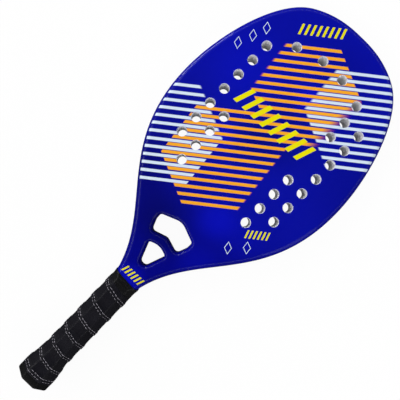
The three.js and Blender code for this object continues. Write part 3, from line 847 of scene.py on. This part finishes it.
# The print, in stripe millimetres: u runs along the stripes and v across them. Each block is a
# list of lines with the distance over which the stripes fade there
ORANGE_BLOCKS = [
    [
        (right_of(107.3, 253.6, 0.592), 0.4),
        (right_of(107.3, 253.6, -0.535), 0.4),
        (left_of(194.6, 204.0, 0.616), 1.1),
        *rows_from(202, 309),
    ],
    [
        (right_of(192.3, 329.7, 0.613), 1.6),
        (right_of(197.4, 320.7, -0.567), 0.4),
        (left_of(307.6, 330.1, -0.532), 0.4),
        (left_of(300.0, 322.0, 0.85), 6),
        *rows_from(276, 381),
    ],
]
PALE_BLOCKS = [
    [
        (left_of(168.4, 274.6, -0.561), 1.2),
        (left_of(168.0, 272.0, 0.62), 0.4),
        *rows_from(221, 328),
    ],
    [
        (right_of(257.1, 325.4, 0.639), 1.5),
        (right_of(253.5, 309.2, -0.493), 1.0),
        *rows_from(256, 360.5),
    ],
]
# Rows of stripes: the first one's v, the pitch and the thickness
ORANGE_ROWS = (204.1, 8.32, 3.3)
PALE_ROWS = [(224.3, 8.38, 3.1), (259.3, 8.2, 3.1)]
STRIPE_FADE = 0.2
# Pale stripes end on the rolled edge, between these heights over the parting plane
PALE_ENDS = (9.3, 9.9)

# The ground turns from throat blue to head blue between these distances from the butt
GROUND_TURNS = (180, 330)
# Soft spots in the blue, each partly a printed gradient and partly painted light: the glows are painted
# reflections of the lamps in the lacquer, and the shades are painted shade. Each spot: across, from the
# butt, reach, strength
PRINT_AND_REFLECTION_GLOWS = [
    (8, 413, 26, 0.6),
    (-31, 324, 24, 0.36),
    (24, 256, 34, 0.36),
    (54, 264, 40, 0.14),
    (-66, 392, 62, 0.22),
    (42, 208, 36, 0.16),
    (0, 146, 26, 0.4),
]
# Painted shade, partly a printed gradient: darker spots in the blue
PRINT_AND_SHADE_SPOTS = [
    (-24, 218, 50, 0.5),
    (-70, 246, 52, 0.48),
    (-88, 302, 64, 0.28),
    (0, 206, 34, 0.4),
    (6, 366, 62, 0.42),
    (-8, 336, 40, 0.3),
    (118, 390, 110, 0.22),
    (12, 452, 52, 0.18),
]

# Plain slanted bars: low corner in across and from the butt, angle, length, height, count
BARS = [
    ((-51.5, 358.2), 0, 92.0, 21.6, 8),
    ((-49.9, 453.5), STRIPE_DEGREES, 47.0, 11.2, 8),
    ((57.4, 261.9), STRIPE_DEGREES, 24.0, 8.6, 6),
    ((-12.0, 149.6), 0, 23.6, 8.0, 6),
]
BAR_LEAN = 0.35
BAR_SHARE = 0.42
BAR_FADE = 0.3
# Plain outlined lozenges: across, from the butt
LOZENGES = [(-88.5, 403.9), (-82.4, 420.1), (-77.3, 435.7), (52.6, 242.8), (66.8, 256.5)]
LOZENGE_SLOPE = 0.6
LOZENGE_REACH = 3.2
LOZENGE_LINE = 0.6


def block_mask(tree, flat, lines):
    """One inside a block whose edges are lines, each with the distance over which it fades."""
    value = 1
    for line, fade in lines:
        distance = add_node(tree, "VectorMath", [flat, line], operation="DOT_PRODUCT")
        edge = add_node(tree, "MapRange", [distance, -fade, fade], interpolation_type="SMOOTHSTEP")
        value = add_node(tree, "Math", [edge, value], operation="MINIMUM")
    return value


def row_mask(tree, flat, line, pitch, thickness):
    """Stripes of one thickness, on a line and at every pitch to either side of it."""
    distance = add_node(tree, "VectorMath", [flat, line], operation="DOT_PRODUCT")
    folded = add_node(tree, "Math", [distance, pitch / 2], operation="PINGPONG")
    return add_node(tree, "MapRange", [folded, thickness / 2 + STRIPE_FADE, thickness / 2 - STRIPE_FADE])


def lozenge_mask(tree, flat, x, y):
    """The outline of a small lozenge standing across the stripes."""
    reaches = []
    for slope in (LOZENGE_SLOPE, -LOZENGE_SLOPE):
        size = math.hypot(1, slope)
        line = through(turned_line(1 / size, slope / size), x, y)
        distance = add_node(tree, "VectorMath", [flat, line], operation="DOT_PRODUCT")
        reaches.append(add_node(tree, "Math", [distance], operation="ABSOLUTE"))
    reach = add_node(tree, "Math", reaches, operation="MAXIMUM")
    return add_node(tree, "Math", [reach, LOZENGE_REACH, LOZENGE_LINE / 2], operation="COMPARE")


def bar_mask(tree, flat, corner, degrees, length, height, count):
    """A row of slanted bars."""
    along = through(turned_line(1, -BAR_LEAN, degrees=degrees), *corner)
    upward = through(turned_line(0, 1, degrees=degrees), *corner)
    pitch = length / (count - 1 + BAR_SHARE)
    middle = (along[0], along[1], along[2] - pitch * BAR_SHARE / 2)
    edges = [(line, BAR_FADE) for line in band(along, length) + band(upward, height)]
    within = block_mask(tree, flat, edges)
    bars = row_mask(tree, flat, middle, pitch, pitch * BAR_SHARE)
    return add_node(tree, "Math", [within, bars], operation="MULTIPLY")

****

Problem - Everything from the first line of the data through the line containing "PALE_ENDS = (9.3, 9.9)" should be echoed exactly. Add nothing.

Answer to the task -
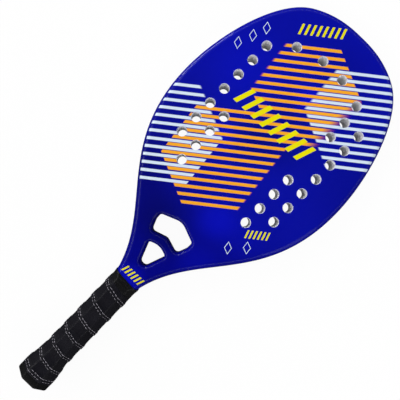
The three.js and Blender code for this object continues. Write part 3, from line 847 of scene.py on. This part finishes it.
# The print, in stripe millimetres: u runs along the stripes and v across them. Each block is a
# list of lines with the distance over which the stripes fade there
ORANGE_BLOCKS = [
    [
        (right_of(107.3, 253.6, 0.592), 0.4),
        (right_of(107.3, 253.6, -0.535), 0.4),
        (left_of(194.6, 204.0, 0.616), 1.1),
        *rows_from(202, 309),
    ],
    [
        (right_of(192.3, 329.7, 0.613), 1.6),
        (right_of(197.4, 320.7, -0.567), 0.4),
        (left_of(307.6, 330.1, -0.532), 0.4),
        (left_of(300.0, 322.0, 0.85), 6),
        *rows_from(276, 381),
    ],
]
PALE_BLOCKS = [
    [
        (left_of(168.4, 274.6, -0.561), 1.2),
        (left_of(168.0, 272.0, 0.62), 0.4),
        *rows_from(221, 328),
    ],
    [
        (right_of(257.1, 325.4, 0.639), 1.5),
        (right_of(253.5, 309.2, -0.493), 1.0),
        *rows_from(256, 360.5),
    ],
]
# Rows of stripes: the first one's v, the pitch and the thickness
ORANGE_ROWS = (204.1, 8.32, 3.3)
PALE_ROWS = [(224.3, 8.38, 3.1), (259.3, 8.2, 3.1)]
STRIPE_FADE = 0.2
# Pale stripes end on the rolled edge, between these heights over the parting plane
PALE_ENDS = (9.3, 9.9)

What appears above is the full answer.